Masih belum puas, mahasiswa-mahasiswa tersebut masih menimpali Soekarno dengan pertanyaan: "Tapi kenapa Bung Karno sampai hati memberikan rakyat kepada mereka (Jepang)". Pertanyaan itu kemudian dijawab Soekarno, "Dalam setiap perang ada korban. Tugas dari Panglima adalah untuk memenangkan Perang, sekalipun akan mengalami kekalahan dalam beberapa pertempuran di jalan. Andaikata saya terpaksa mengorbankan ribuan jiwa demi menyelamatkan jutaan orang, saya akan lakukan. Kita berada dalam suatu perjuangan untuk hidup". Langkah kooperatif dengan Jepang yang dilakukan Soekarno sebenarnya bukan tanpa alasan. Menurutnya menjaga kepercayaan Jepang kepada pemimpin Indonesia merupakan hal yang penting, Soekarno tahu betul dan merasakan kemerdekaan Indonesia sudah dekat.

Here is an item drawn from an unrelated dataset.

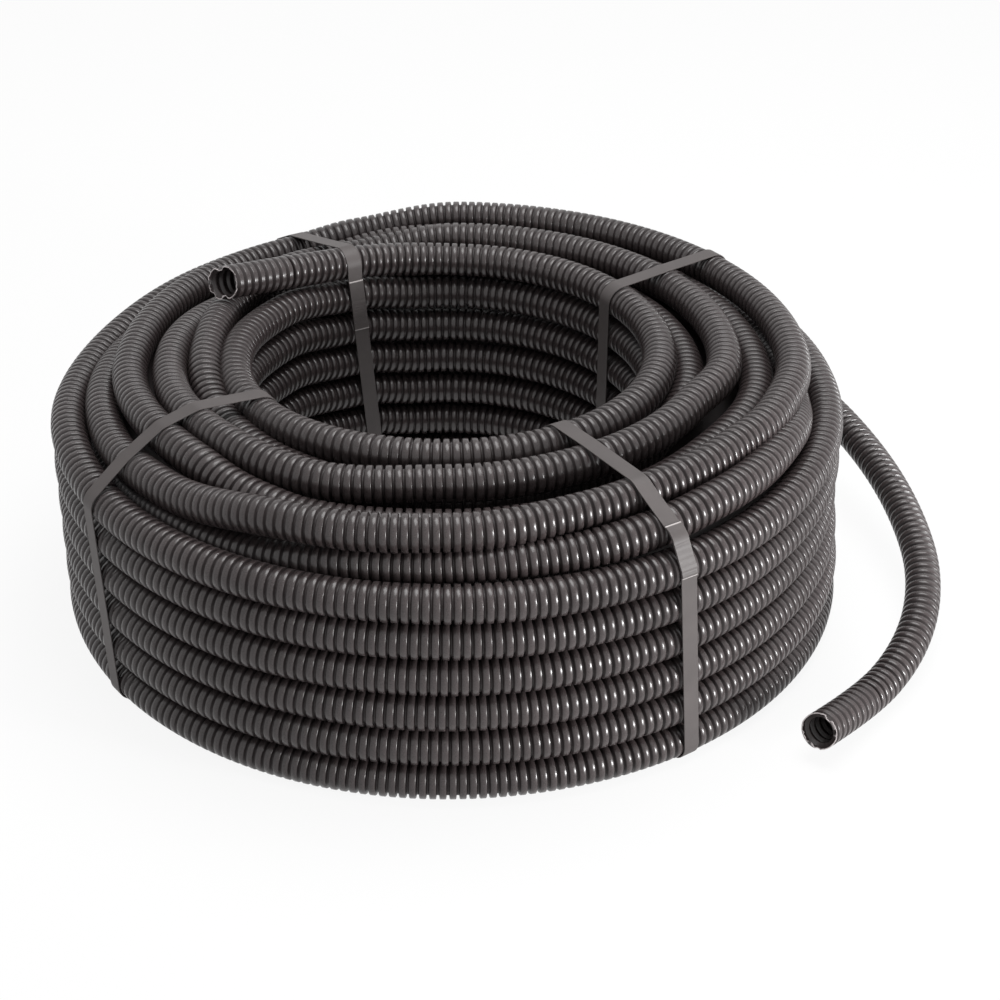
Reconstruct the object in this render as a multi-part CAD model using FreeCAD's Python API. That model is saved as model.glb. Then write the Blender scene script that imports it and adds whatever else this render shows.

Kemerdekaan Indonesia sudah sangat dekat persis apa yang dirasakan Soekarno, pada November 1943 ia bersama Moh. Hatta dan Ki Bagus Hadikusumo diundang ke Jepang untuk menghadap Tenno Heika, nama lain dari Kaisar Jepang, Hirohito. Mereka bertiga bahkan dilayani dengan baik dan dijamu dengan megah, plus masing-masing dianugerahi medali bintang Kekaisaran ratna suci. Prediksi tersebut semakin nyata saat Jepang semakin terpuruk dalam perang Pasifik dan membolehkan mengibarkan bendera Merah Putih dan menyanyikan lagu Indonesia Raya. Kemudian pada 1944 dibentuk Chou Sangi-In, atau badan sipil Indonesia yang bertindak sebagai penasihat pemerintahan militer Jepang. Puncaknya pada tahun 1945 dibentuk suatu panitia persiapan kemerdekaan seperti apa yang dikenal dengan BPUPKI dan PPKI.

Kembali ke soal Romusha, tidak dipungkiri lagi dan Soekarno juga telah mengakui keterlibatannya dalam pengerahan tenaga kerja paksa tersebut. Toh, persoalan Romusha memang sangat dilematis. Di suatu sisi apabila tidak menyerahkan rakyat untuk kerja paksa, maka Jepang bisa saja tidak mau berkompromi kepada pemimpin Indonesia soal kemerdekaan. Akan tetapi, menyerahkan rakyat untuk Romusha sama saja menyerahkan ribuan nyawa rakyat untuk mati. Sejarah tetaplah sejarah, Soekarno bukanlah dewa yang tiada kesalahan. Ia hanya manusia biasa. Dalam memoarnya ia mengatakan "Aku tidak akan melepaskan tanggung jawabku. Aku berpikir secara positif. Bagiku, memberikan kepada Jepang sesuatu yang mereka perlukan, sebagai imbalannya aku dapat menuntut lebih banyak konsesi (izin) yang kuperlukan, yaitu cara yang positif menuju kemerdekaan".

Sumber:
Cindy Adams, 2014. Bung Karno: Penyambung Lidah Rakyat (edisi revisi), Yayasan Bung Karno dan Penerbit Media Pressindo, Yogyakarta
Roso Daras, 2013. Total Bung Karno: Serpihan Sejarah yang Tercecer, Penerbit Imania, Depok.